Present the following data again exactly as it is shown.
◆ ◆ ◆ ◆
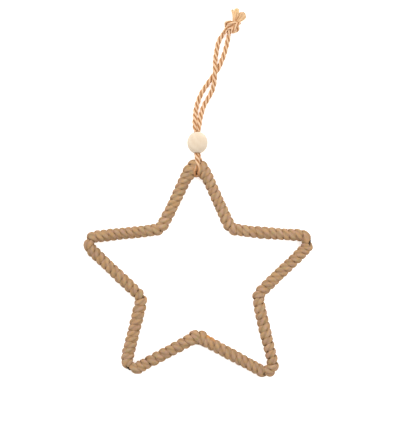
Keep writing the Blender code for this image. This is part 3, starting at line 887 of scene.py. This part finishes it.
def stray_fibre(random, start, away, ahead):
    """A loose fibre that leaves a strand and curls back along it, as a tube."""
    share = np.linspace(0, 1, STRAY_RINGS)[:, None]
    reach = random.uniform(*STRAY_REACH)
    length = random.uniform(*STRAY_LENGTH)
    curl = random.uniform(-STRAY_CURL, STRAY_CURL)
    ahead = unit(ahead) * random.choice((-1.0, 1.0))
    aside = np.cross(away, ahead)
    fibre = start + length * share * ahead + reach * np.sin(2.4 * share) * away
    fibre = fibre + curl * share**2 * aside - STRAY_ROOT * away
    fibre[:, 2] = np.maximum(fibre[:, 2], FIBRES_AT)
    thick = STRAY_RADIUS * (1 - 0.6 * share[..., None])
    rings = round_rings(fibre, thick, *side_axes(fibre), angles(FIBRE_SIDES))
    return rings, rings / MM, shading(rings.shape, 0.0, 1.0, 0.0)


def settings():
    """The scene's settings of this ornament."""
    return bpy.context.scene.jute_star


def stage_object(name, data, location=(0, 0, 0)):
    """Link a camera, a light or the floor into the scene."""
    made = bpy.data.objects.new(name, data)
    made.location = location
    bpy.context.scene.collection.objects.link(made)
    return made


class JUTESTAR_OT_stage(bpy.types.Operator):
    """Set up the camera straight above, soft light and a plain pale floor"""

    bl_idname = "jute_star.stage"
    bl_label = "Camera, light and floor"

    def execute(self, context):
        stage = settings().stage
        camera_data = bpy.data.cameras.new("camera")
        camera_data.sensor_fit = "VERTICAL"
        camera_data.sensor_height = 36.0
        camera_data.lens = camera_data.sensor_height * stage.distance / stage.frame_height
        camera_data.clip_end = 10.0
        place = (*pixel_place(*PHOTO_MIDDLE), WIRE_HEIGHT + stage.distance)
        camera = stage_object("camera", camera_data, place)
        context.scene.camera = camera
        floor_mesh = bmesh.new()
        bmesh.ops.create_grid(floor_mesh, x_segments=1, y_segments=1, size=FLOOR_HALF)
        bmesh.ops.translate(floor_mesh, verts=floor_mesh.verts, vec=(0, 0, -FLOOR_BELOW))
        floor_data = mesh_of("floor", floor_mesh)
        opal = {
            "Roughness": 0.9,
            "IOR": 1.5,
            "Base Color": (*stage.floor_colour, 1.0),
            "Emission Color": (1.0, 1.0, 1.0, 1.0),
            "Emission Strength": stage.floor_glow,
        }
        material, _, _ = new_surface("lit_opal_acrylic", opal)
        floor_data.materials.append(material)
        stage_object("floor", floor_data)
        for name, place, size, power in LIGHTS:
            light = bpy.data.lights.new(name, "AREA")
            light.size = size
            light.energy = power
            lamp = stage_object(name, light, place)
            lamp.rotation_euler = (-Vector(place)).to_track_quat("-Z", "Y").to_euler()
        world = context.scene.world or bpy.data.worlds.new("soft_room")
        context.scene.world = world
        world.use_nodes = True
        sky = world.node_tree.nodes["Background"]
        set_values(sky, {"Color": (1.0, 1.0, 1.0, 1.0), "Strength": stage.room_light})
        context.scene.view_settings.view_transform = "Standard"
        return {"FINISHED"}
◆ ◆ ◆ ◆
§ **Task solution**
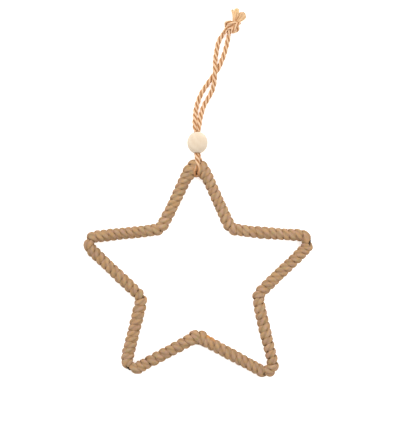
Keep writing the Blender code for this image. This is part 3, starting at line 887 of scene.py. This part finishes it.
def stray_fibre(random, start, away, ahead):
    """A loose fibre that leaves a strand and curls back along it, as a tube."""
    share = np.linspace(0, 1, STRAY_RINGS)[:, None]
    reach = random.uniform(*STRAY_REACH)
    length = random.uniform(*STRAY_LENGTH)
    curl = random.uniform(-STRAY_CURL, STRAY_CURL)
    ahead = unit(ahead) * random.choice((-1.0, 1.0))
    aside = np.cross(away, ahead)
    fibre = start + length * share * ahead + reach * np.sin(2.4 * share) * away
    fibre = fibre + curl * share**2 * aside - STRAY_ROOT * away
    fibre[:, 2] = np.maximum(fibre[:, 2], FIBRES_AT)
    thick = STRAY_RADIUS * (1 - 0.6 * share[..., None])
    rings = round_rings(fibre, thick, *side_axes(fibre), angles(FIBRE_SIDES))
    return rings, rings / MM, shading(rings.shape, 0.0, 1.0, 0.0)


def settings():
    """The scene's settings of this ornament."""
    return bpy.context.scene.jute_star


def stage_object(name, data, location=(0, 0, 0)):
    """Link a camera, a light or the floor into the scene."""
    made = bpy.data.objects.new(name, data)
    made.location = location
    bpy.context.scene.collection.objects.link(made)
    return made


class JUTESTAR_OT_stage(bpy.types.Operator):
    """Set up the camera straight above, soft light and a plain pale floor"""

    bl_idname = "jute_star.stage"
    bl_label = "Camera, light and floor"

    def execute(self, context):
        stage = settings().stage
        camera_data = bpy.data.cameras.new("camera")
        camera_data.sensor_fit = "VERTICAL"
        camera_data.sensor_height = 36.0
        camera_data.lens = camera_data.sensor_height * stage.distance / stage.frame_height
        camera_data.clip_end = 10.0
        place = (*pixel_place(*PHOTO_MIDDLE), WIRE_HEIGHT + stage.distance)
        camera = stage_object("camera", camera_data, place)
        context.scene.camera = camera
        floor_mesh = bmesh.new()
        bmesh.ops.create_grid(floor_mesh, x_segments=1, y_segments=1, size=FLOOR_HALF)
        bmesh.ops.translate(floor_mesh, verts=floor_mesh.verts, vec=(0, 0, -FLOOR_BELOW))
        floor_data = mesh_of("floor", floor_mesh)
        opal = {
            "Roughness": 0.9,
            "IOR": 1.5,
            "Base Color": (*stage.floor_colour, 1.0),
            "Emission Color": (1.0, 1.0, 1.0, 1.0),
            "Emission Strength": stage.floor_glow,
        }
        material, _, _ = new_surface("lit_opal_acrylic", opal)
        floor_data.materials.append(material)
        stage_object("floor", floor_data)
        for name, place, size, power in LIGHTS:
            light = bpy.data.lights.new(name, "AREA")
            light.size = size
            light.energy = power
            lamp = stage_object(name, light, place)
            lamp.rotation_euler = (-Vector(place)).to_track_quat("-Z", "Y").to_euler()
        world = context.scene.world or bpy.data.worlds.new("soft_room")
        context.scene.world = world
        world.use_nodes = True
        sky = world.node_tree.nodes["Background"]
        set_values(sky, {"Color": (1.0, 1.0, 1.0, 1.0), "Strength": stage.room_light})
        context.scene.view_settings.view_transform = "Standard"
        return {"FINISHED"}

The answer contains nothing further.